• _Goal_
Quote verbatim the span of lines that begins the listing below and closes with the line containing "draft = 0.2; // [0.05:0.05:0.3]".

• _Source material_
--

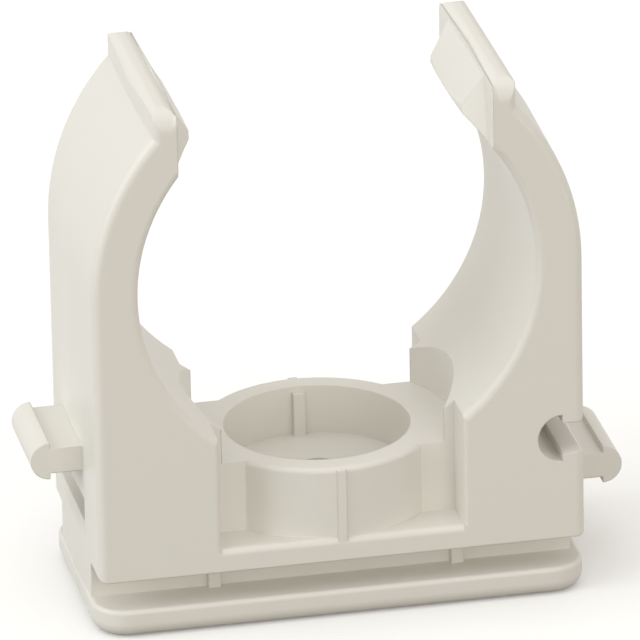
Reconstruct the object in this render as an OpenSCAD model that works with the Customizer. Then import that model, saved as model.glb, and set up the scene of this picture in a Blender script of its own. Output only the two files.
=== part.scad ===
// Snap-in pipe clip, moulded in one piece.
// X runs along the front face, Y runs back along the pipe, Z is up.
// The origin is the middle of the mounting face.

/* [Pipe seat] */
// Outside diameter of the pipe that snaps in
pipe_d = 32; // [28:0.5:40]
// Thickness of the two arms round the pipe
arm_wall = 3.75; // [3:0.05:5]
// Gap between the pipe and the screw ring's rim
seat_gap = 0.1; // [0.05:0.05:0.5]
// Depth of the clip along the pipe
clip_depth = 19.6; // [19.4:0.1:28]
// Rounding of the arms' outer edges
arm_outer_r = 0.7; // [0.2:0.05:1.2]
// Rounding of the arms' inner edges
arm_inner_r = 0.6; // [0.2:0.05:0.9]
// How much the mould's draft widens each side towards the parting line
draft = 0.2; // [0.05:0.05:0.3]

/* [Snap tips] */
// Clear width between the two upright lips
mouth_w = 25.2; // [22:0.1:27]
// Thickness of an upright lip
lip_t = 1.9; // [1.7:0.05:2.4]
// Height of a lip above the arm's outer curve
lip_rise = 2.15; // [1:0.05:3]
// Rounding across a lip's top
lip_top_r = 0.85; // [0.2:0.05:0.9]
// Rounding of a lip's two top corners
lip_end_r = 1.7; // [0.5:0.1:2]
// How far a snap lug stands in from its lip
lug_reach = 1.9; // [1:0.05:2.4]
// Length of a lug's ridge along the pipe
lug_ridge_l = 11.4; // [6:0.1:12]
// How far a lug's ridge bows in at its middle
lug_bow = 0.25; // [0.1:0.05:0.4]
// Angle between a lug's end and the pipe's axis
lug_end_turn = 44; // [35:1:60]
// How far a lug's end leans back towards its top
lug_end_lean = 14; // [0:1:20]

/* [Body] */
// Thickness of the mounting plate
plate_t = 2.4; // [1.8:0.1:4]
// How far the mounting plate stands out past each side
plate_side = 0.25; // [0:0.05:1]
// Plan rounding of the mounting plate's corners
plate_corner_r = 2.8; // [1.6:0.1:4]
// Rounding of the mounting plate's lower edges
plate_low_r = 1.2; // [0.3:0.1:1.4]
// Rounding of the mounting plate's upper edges
plate_top_r = 0.35; // [0.1:0.05:0.6]
// Height of the rail groove above the plate
groove_h = 2.6; // [1.5:0.1:4]
// How far the web in the groove stops short of the right side
web_inset = 0.45; // [0:0.05:1.5]
// Width of the small ribs in the groove
groove_rib_w = 1; // [0.6:0.1:2]
// How far the small ribs stand off the web
groove_rib_out = 0.5; // [0.2:0.1:1]
// Thickness of the web and the middle wall
web_t = 12.6; // [11:0.1:14]
// Thickness of the shelf that closes the bottom of each bay
shelf_t = 1.9; // [1.2:0.1:3]
// Rounding of the shelf's front edge
shelf_edge_r = 0.5; // [0.2:0.1:0.9]
// Width of the open bay between the two side blocks
bay_w = 19.8; // [19.2:0.1:22]
// Rounding of the side blocks' upright edges along the bay
bay_edge_r = 0.35; // [0.1:0.05:0.8]
// Rounding of the body's lower corners
body_corner_r = 0.9; // [0.3:0.1:1.4]

/* [Screw ring] */
// Height of the ring's rim above the shelf
ring_h = 5.95; // [5:0.05:9]
// Outside diameter of the ring
ring_od = 19; // [17.5:0.1:19.2]
// Inside diameter of the ring
ring_id = 15; // [12:0.1:16]
// Rounding of the rim's outer edge
rim_r = 0.4; // [0.1:0.05:0.8]
// Depth of the pocket inside the ring
pocket_depth = 4.1; // [3:0.1:5]
// Diameter of the clearance cut round the ring
clearance_d = 22; // [21.5:0.1:26]
// Diameter of the screw hole
screw_d = 4.5; // [3:0.1:5.5]
// Width of the ribs inside the ring
inner_rib_w = 1; // [0.6:0.1:2]
// How far the ribs stand into the ring
inner_rib_out = 0.55; // [0.2:0.05:1]
// Gap between the rim and the top of an inner rib
inner_rib_gap = 0.5; // [0.1:0.1:1]
// Width of the ribs outside the ring
outer_rib_w = 0.75; // [0.5:0.05:1.5]
// How far the ribs stand out of the ring
outer_rib_out = 0.28; // [0.1:0.02:0.3]
// Gap between the rim and the top of an outer rib
outer_rib_gap = 0.15; // [0.05:0.05:1]

/* [Couplings] */
// Height of the upper coupling axis
upper_z = 13.65; // [12.6:0.05:15]
// Height of the lower coupling axis
lower_z = 8.55; // [8:0.05:9.4]
// Diameter of the half-round bead on a coupling rail
bead_d = 3.1; // [2.4:0.1:3.4]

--

• _Answer in full_
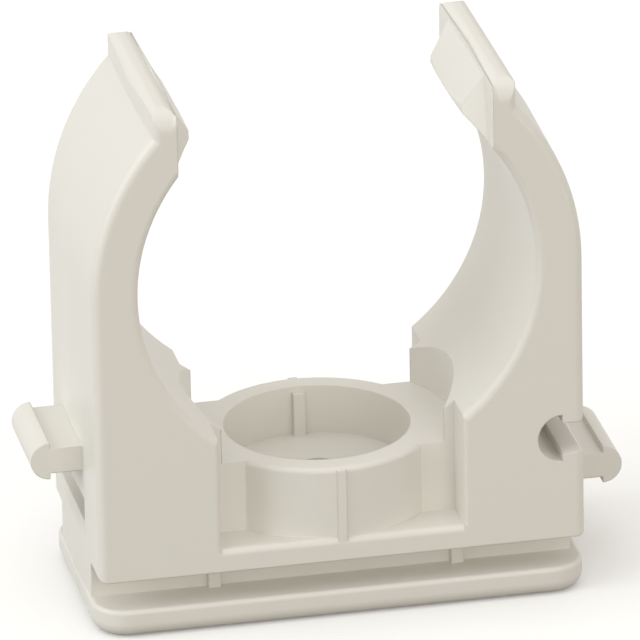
Reconstruct the object in this render as an OpenSCAD model that works with the Customizer. Then import that model, saved as model.glb, and set up the scene of this picture in a Blender script of its own. Output only the two files.
=== part.scad ===
// Snap-in pipe clip, moulded in one piece.
// X runs along the front face, Y runs back along the pipe, Z is up.
// The origin is the middle of the mounting face.

/* [Pipe seat] */
// Outside diameter of the pipe that snaps in
pipe_d = 32; // [28:0.5:40]
// Thickness of the two arms round the pipe
arm_wall = 3.75; // [3:0.05:5]
// Gap between the pipe and the screw ring's rim
seat_gap = 0.1; // [0.05:0.05:0.5]
// Depth of the clip along the pipe
clip_depth = 19.6; // [19.4:0.1:28]
// Rounding of the arms' outer edges
arm_outer_r = 0.7; // [0.2:0.05:1.2]
// Rounding of the arms' inner edges
arm_inner_r = 0.6; // [0.2:0.05:0.9]
// How much the mould's draft widens each side towards the parting line
draft = 0.2; // [0.05:0.05:0.3]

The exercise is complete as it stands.